(Stated task) In the listing below, locate the line containing "const part = new THREE.Group();" and the line containing "for node in". Output both of them and every line between, exactly as written, and nothing more.

## START Data entries

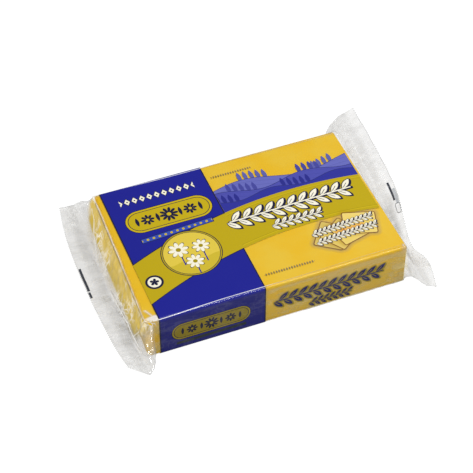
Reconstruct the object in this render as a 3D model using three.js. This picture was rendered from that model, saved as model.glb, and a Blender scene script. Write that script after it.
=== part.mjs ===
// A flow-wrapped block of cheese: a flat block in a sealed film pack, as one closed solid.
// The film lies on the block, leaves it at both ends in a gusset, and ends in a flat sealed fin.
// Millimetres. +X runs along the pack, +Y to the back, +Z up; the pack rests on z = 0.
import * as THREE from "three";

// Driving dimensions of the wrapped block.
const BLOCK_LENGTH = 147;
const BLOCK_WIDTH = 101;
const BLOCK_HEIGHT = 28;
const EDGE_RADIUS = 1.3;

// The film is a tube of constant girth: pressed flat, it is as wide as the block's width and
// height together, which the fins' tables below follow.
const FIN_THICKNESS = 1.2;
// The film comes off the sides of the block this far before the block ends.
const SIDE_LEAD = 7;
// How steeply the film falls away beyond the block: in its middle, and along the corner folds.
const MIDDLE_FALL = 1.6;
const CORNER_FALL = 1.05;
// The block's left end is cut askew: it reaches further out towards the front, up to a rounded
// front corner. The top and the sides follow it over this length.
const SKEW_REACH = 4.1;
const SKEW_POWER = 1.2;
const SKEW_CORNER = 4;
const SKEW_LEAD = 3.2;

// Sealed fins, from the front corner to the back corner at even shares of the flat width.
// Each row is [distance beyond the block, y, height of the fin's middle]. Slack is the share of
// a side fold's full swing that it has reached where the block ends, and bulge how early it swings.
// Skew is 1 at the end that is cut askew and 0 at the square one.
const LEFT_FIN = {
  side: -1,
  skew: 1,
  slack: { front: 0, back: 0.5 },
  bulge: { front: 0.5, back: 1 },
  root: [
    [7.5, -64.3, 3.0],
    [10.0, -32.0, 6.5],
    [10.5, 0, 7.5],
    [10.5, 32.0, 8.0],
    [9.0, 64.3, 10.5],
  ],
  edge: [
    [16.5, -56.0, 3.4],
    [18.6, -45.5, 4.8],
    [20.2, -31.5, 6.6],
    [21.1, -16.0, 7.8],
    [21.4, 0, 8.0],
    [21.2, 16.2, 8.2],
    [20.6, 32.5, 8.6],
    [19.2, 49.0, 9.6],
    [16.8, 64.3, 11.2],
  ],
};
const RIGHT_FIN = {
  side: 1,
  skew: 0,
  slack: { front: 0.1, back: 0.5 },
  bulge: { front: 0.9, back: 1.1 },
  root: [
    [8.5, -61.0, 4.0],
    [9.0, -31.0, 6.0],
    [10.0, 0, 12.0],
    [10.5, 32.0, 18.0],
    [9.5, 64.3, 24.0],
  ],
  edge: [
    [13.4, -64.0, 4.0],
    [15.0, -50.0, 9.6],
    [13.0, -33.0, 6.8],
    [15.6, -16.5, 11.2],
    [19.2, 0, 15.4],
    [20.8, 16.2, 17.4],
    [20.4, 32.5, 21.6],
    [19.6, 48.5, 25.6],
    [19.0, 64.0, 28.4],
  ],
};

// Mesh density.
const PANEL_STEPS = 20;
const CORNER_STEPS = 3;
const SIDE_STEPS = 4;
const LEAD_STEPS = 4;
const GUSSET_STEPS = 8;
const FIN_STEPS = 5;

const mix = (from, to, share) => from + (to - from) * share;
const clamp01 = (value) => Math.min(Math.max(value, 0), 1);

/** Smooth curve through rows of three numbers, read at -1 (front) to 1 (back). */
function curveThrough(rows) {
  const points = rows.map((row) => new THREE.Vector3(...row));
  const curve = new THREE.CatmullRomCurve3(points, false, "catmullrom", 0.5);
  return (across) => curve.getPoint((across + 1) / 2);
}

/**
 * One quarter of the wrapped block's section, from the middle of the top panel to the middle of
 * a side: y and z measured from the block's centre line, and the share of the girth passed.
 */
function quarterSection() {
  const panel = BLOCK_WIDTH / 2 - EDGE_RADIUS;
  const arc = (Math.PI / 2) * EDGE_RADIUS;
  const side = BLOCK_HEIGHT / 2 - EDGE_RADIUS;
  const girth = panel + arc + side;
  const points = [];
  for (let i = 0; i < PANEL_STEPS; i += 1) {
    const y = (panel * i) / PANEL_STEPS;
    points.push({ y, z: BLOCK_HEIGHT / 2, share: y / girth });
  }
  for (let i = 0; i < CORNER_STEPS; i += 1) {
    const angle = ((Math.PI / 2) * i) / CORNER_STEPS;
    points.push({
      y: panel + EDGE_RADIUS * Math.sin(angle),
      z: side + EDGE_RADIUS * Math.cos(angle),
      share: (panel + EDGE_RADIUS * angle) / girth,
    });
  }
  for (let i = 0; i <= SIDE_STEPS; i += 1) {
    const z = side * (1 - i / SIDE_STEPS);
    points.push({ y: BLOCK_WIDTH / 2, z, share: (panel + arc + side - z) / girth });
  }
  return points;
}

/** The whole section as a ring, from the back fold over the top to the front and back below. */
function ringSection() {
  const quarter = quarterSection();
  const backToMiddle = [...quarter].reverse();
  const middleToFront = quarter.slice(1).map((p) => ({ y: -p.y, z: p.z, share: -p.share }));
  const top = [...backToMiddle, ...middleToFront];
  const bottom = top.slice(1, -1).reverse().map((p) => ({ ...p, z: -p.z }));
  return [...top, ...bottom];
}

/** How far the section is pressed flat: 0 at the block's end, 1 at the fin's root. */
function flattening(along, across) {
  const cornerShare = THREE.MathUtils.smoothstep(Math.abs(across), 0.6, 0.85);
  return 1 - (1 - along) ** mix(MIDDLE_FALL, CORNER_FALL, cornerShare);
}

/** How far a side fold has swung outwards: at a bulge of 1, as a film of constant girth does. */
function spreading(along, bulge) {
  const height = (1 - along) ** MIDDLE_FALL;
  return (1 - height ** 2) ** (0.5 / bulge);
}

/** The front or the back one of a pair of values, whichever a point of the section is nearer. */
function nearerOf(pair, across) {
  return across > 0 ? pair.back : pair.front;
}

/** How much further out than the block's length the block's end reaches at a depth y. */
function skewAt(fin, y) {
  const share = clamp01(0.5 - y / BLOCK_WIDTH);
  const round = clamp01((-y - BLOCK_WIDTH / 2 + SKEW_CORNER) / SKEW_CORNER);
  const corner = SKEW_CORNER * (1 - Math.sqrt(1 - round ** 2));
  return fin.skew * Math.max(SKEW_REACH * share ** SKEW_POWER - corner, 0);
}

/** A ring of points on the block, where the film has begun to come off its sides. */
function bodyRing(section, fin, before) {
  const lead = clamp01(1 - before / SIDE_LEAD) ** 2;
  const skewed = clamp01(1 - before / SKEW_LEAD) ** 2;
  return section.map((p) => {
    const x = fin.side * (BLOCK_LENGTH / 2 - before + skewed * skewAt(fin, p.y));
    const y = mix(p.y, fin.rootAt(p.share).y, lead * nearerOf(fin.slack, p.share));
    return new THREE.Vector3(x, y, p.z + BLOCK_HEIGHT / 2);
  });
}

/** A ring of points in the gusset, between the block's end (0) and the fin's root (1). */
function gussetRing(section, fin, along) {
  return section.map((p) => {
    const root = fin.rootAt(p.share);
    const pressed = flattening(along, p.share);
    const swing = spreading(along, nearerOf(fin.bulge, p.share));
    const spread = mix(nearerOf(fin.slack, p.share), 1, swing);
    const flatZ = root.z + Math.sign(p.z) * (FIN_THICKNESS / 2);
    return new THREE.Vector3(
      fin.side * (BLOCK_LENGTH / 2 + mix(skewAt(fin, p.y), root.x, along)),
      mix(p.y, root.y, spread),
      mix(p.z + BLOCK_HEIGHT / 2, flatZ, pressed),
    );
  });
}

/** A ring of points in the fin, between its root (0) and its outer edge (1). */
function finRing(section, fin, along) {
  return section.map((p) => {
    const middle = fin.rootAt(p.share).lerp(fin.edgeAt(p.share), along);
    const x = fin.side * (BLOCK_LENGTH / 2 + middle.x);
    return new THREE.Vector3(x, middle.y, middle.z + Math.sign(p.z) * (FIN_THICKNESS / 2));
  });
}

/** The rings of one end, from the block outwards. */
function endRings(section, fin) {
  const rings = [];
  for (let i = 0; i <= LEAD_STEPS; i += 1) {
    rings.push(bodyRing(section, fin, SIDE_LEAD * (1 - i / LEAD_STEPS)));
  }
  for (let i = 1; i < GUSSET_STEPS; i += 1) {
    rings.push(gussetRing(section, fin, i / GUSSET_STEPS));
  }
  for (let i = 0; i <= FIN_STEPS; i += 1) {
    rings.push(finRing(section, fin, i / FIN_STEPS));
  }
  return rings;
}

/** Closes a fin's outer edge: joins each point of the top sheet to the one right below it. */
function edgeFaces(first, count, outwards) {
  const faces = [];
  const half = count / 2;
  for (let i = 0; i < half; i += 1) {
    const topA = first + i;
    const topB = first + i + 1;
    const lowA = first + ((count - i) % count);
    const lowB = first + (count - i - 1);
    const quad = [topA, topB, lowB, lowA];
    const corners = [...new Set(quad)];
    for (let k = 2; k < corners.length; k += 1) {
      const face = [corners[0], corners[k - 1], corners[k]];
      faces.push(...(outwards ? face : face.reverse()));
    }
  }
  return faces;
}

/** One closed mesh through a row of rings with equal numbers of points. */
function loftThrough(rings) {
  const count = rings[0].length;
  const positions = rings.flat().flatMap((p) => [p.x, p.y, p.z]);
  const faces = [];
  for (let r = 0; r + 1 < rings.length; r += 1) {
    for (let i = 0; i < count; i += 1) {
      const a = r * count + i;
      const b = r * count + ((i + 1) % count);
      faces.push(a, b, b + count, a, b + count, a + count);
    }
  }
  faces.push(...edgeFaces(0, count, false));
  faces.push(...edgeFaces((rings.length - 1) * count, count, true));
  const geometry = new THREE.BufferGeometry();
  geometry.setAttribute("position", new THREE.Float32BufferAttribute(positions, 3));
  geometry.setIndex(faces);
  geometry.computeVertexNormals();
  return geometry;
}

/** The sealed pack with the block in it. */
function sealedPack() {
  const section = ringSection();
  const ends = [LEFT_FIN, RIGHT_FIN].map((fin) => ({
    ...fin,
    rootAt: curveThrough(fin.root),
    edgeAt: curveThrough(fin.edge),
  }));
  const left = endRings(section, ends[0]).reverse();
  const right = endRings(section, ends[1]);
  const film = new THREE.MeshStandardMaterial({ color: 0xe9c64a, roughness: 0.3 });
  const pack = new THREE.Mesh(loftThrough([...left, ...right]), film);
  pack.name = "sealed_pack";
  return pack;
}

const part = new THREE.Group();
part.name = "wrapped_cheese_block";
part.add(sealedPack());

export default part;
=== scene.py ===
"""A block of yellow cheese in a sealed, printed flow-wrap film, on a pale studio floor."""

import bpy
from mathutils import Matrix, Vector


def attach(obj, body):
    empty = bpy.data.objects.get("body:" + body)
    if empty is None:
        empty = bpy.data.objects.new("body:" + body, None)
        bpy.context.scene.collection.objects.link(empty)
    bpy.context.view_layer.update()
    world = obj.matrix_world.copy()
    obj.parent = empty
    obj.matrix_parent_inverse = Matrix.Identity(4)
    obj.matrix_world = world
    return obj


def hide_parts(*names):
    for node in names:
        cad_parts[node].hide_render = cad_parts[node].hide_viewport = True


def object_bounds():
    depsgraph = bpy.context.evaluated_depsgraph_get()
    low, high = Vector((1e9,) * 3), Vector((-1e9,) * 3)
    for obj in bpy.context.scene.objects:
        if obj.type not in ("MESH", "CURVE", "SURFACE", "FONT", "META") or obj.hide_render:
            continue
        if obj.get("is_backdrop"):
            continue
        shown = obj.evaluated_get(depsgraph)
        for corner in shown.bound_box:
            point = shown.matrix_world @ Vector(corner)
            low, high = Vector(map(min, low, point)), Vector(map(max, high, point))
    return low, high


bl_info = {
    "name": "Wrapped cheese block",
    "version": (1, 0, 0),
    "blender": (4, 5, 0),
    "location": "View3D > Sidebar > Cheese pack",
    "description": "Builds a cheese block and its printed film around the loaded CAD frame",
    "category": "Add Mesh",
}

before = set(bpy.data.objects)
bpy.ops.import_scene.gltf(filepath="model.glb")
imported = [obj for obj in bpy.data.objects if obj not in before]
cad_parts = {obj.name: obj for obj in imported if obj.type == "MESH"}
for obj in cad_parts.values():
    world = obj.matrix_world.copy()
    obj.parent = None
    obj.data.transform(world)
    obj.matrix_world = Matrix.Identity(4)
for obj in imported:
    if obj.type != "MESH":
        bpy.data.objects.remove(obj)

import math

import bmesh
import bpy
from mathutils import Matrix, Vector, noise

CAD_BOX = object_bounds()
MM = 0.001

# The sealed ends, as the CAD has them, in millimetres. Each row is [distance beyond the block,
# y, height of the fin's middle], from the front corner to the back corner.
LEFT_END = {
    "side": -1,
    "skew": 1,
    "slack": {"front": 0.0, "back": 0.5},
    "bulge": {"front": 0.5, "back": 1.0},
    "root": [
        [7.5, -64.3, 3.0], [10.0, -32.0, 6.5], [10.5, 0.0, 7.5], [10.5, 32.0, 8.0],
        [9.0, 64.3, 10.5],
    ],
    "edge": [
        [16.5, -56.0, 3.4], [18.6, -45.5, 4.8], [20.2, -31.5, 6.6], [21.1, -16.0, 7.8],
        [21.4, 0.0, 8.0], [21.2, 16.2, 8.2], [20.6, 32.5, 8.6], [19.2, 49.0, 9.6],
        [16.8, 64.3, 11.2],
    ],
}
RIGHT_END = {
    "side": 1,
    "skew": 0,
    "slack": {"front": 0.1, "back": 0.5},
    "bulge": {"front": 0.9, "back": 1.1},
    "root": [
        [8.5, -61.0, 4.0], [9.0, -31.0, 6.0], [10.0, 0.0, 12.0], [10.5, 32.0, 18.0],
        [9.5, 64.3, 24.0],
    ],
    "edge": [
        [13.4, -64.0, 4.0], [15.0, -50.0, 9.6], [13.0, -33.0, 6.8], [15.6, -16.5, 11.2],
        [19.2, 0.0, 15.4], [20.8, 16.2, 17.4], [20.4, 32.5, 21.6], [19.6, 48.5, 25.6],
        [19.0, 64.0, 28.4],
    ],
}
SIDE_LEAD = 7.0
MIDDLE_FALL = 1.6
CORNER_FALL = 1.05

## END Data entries
## START Data entries

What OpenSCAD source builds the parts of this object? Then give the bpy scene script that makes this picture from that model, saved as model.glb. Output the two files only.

## END Data entries

(Solution to the problem)
const part = new THREE.Group();
part.name = "wrapped_cheese_block";
part.add(sealedPack());

export default part;
=== scene.py ===
"""A block of yellow cheese in a sealed, printed flow-wrap film, on a pale studio floor."""

import bpy
from mathutils import Matrix, Vector


def attach(obj, body):
    empty = bpy.data.objects.get("body:" + body)
    if empty is None:
        empty = bpy.data.objects.new("body:" + body, None)
        bpy.context.scene.collection.objects.link(empty)
    bpy.context.view_layer.update()
    world = obj.matrix_world.copy()
    obj.parent = empty
    obj.matrix_parent_inverse = Matrix.Identity(4)
    obj.matrix_world = world
    return obj


def hide_parts(*names):
    for node in names:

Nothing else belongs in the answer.